The river, which is 300 feet wide at the head of the rapids, contracts to 40 at the foot, where the confined waters rush through the narrow gateway with foam-crowned turbulence and then sweep on with a seven-mile current for a few hundred yards, finally resuming their placid course."
Taken from Sam C. Dunham's report on the Alaskan gold fields for the U.S. Department of Labor, 1897.
Not everyone was in a rush to brave the fierce water and soon a small town known as Canyon City came to life at the bend in the river above the rapids. Boats lined up as people waited for their pilot, or better conditions, or even the courage to run the rapids. An entrepreneur named Norman Maccaulay decided he could make money running goods along the side of the river and built a wooden rail tramway that ran to the foot of the rapids. For $25, stampeders could load their boats and outfits onto the trams and take the easy way around the savage water.

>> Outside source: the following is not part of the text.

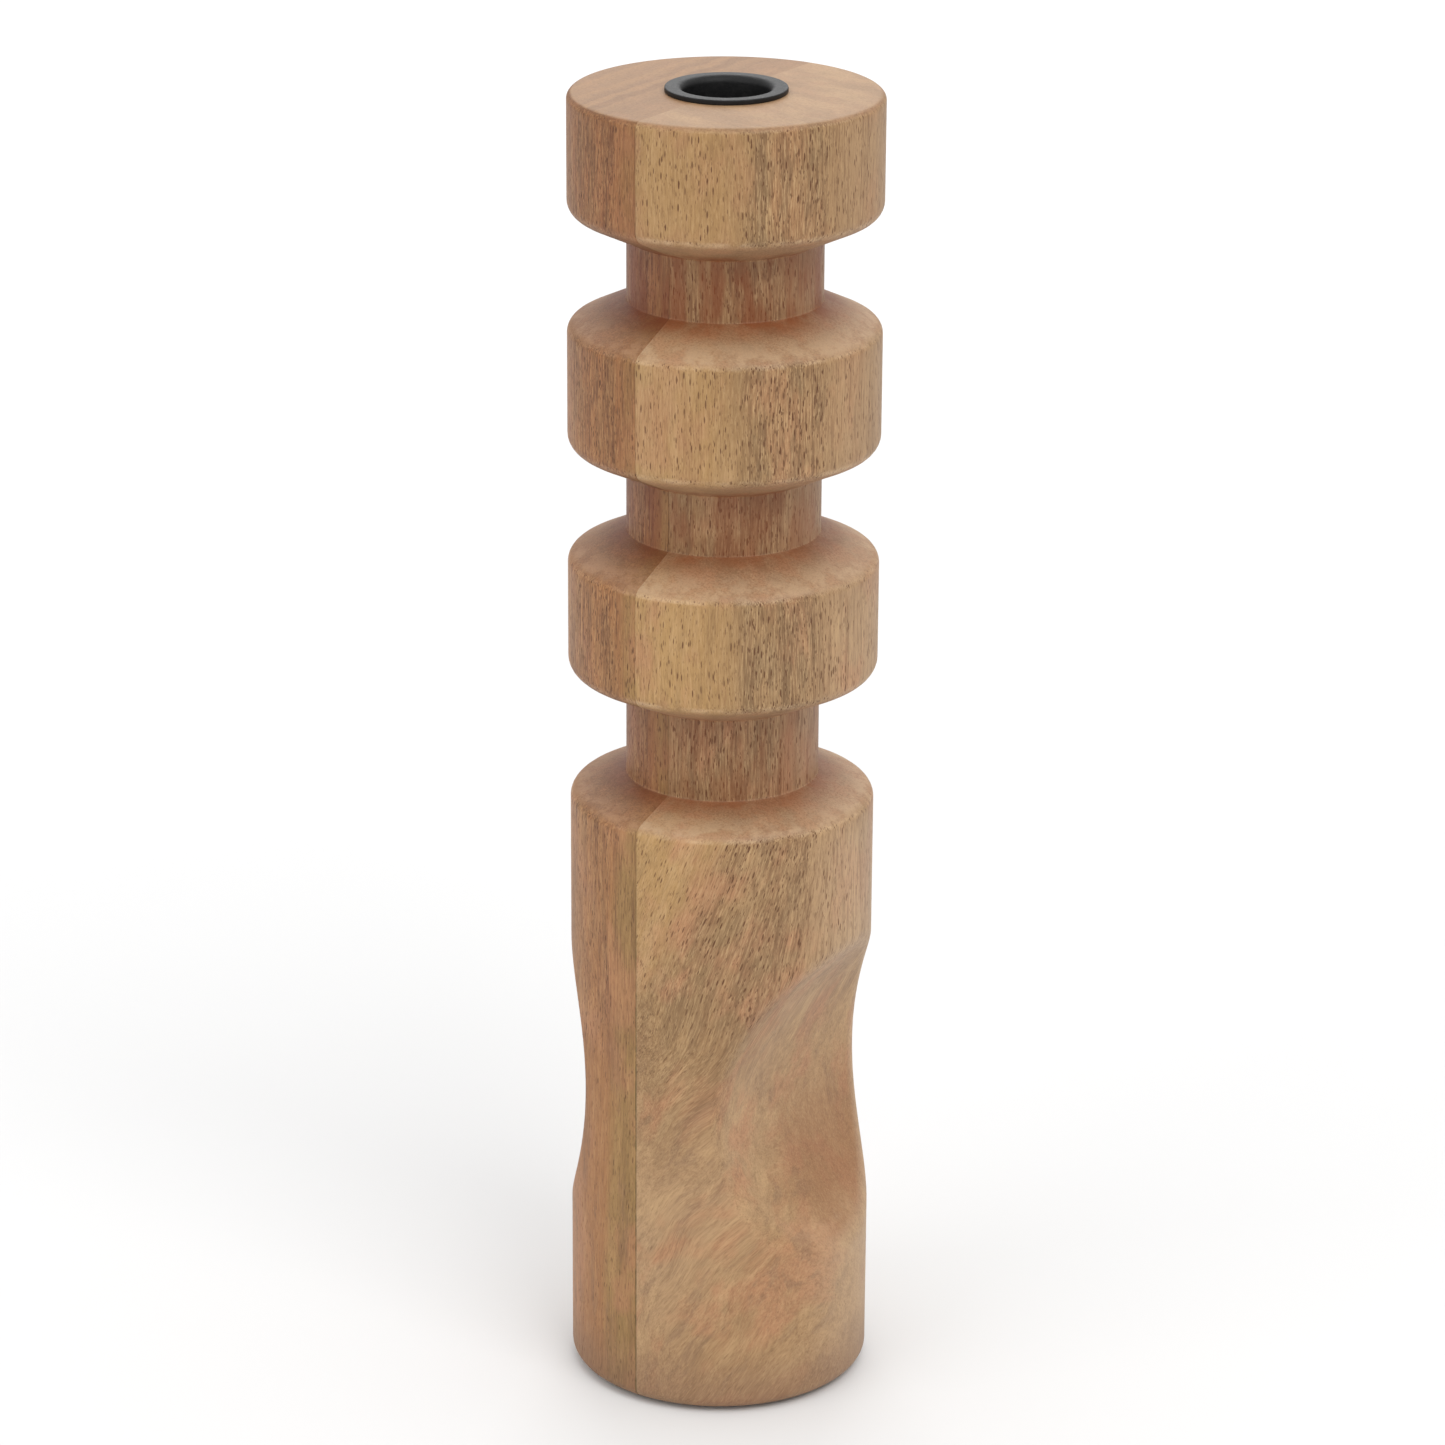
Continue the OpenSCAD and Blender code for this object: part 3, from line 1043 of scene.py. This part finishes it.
# %% Sky
class Sky(Finish):
    """The light all round, wired in the same way as a finish."""

    def __init__(self, name):
        self.world = bpy.data.worlds.new(name)
        self.world.use_nodes = True
        self.tree = self.world.node_tree
        self.shader = self.tree.nodes["Background"]


HORIZON_LIGHT = 0.62
ZENITH_GAIN = 0.45
sky = Sky("studio sky")
rise = sky.parts(sky.add("TexCoord", None, None, 0))[2]
sky.surface(Color=(1.0, 1.0, 1.0, 1.0), Strength=HORIZON_LIGHT + ZENITH_GAIN * rise.clamp(0.0, 1.0))
bpy.context.scene.world = sky.world
print("sky:", HORIZON_LIGHT, "at the horizon,", HORIZON_LIGHT + ZENITH_GAIN, "overhead")
bpy.context.scene.view_settings.view_transform = "Standard"

# %% Soft box
def soft_box(name, place_at, aim, size, watts):
    """A square area light that looks at a point."""
    data = bpy.data.lights.new(name, "AREA")
    data.size = size
    data.energy = watts
    lamp = bpy.data.objects.new(name, data)
    lamp.location = place_at
    lamp.rotation_euler = (Vector(aim) - Vector(place_at)).to_track_quat("-Z", "Y").to_euler()
    bpy.context.scene.collection.objects.link(lamp)
    print(f"{name}: {watts} W, {lamp.location.length:.2f} m away")


middle = Vector((0, 0, 0.5 * WOOD_TOP * MM))
soft_box("key", (1.36, -0.62, 1.90), middle, 1.2, 17.0)
soft_box("fill", (-0.60, -1.70, 1.10), middle, 1.4, 7.0)
soft_box("back", (-1.05, 1.58, 1.30), middle, 1.4, 11.0)

# %% Camera
CAMERA_TURN = math.radians(33.68)
CAMERA_PITCH = math.radians(20.086)
CAMERA_ROLL = math.radians(0.36)
CAMERA_AWAY = 1.3045
CAMERA_HEIGHT = 0.6575
LENS_MM = 133.12
forward = Vector((-math.sin(CAMERA_TURN) * math.cos(CAMERA_PITCH),
                  math.cos(CAMERA_TURN) * math.cos(CAMERA_PITCH),
                  -math.sin(CAMERA_PITCH)))
level = Vector((math.cos(CAMERA_TURN), math.sin(CAMERA_TURN), 0))
upward = level.cross(forward)
right_hand = level * math.cos(CAMERA_ROLL) + upward * math.sin(CAMERA_ROLL)
upward = upward * math.cos(CAMERA_ROLL) - level * math.sin(CAMERA_ROLL)
camera_data = bpy.data.cameras.new("camera")
camera_data.lens = LENS_MM
camera_data.sensor_width = 36.0
camera = bpy.data.objects.new("camera", camera_data)
turn = Matrix((right_hand, upward, -forward)).transposed().to_4x4()
spot = Vector((CAMERA_AWAY * math.sin(CAMERA_TURN), -CAMERA_AWAY * math.cos(CAMERA_TURN),
               CAMERA_HEIGHT))
camera.matrix_world = Matrix.Translation(spot) @ turn
bpy.context.scene.collection.objects.link(camera)
bpy.context.scene.camera = camera
print("camera at", [round(v, 3) for v in spot])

Further down the Yukon the boaters had a smooth ride up to a portion just below Lake Laberge known as Thirtymile. Here, the clear, blue water hid a swiftly moving current that pulled dozens of boats into rocks in the channel. After that, only Five Finger Rapids remained. It was an easier way than White Horse Rapids, and most who had survived the most brutal portion of the river were no longer intimidated by the smaller rapids. As long as the stampeders could keep steering their boat along the Yukon and avoid the many side channels that led away from the gold fields, the rest of the ride down the Yukon was pleasant and enjoyable. Soon the crowd found themselves at Dawson, where the Yukon and Klondike Rivers met. From here, the gold fields were only a few miles away.
Along the Yukon River, just south of Dawson September 15, 1897 "A register is kept at the store of those passing down the river. There are 1,876 names on the register today, and about 500 have been counted who passed without landing, making a total of about 2,400 who have gone to the new gold fields by this route during the present season."
Taken from Sam C. Dunham's report on the Alaskan gold fields for the U.S. Department of Labor, 1897, before the bulk of the rush.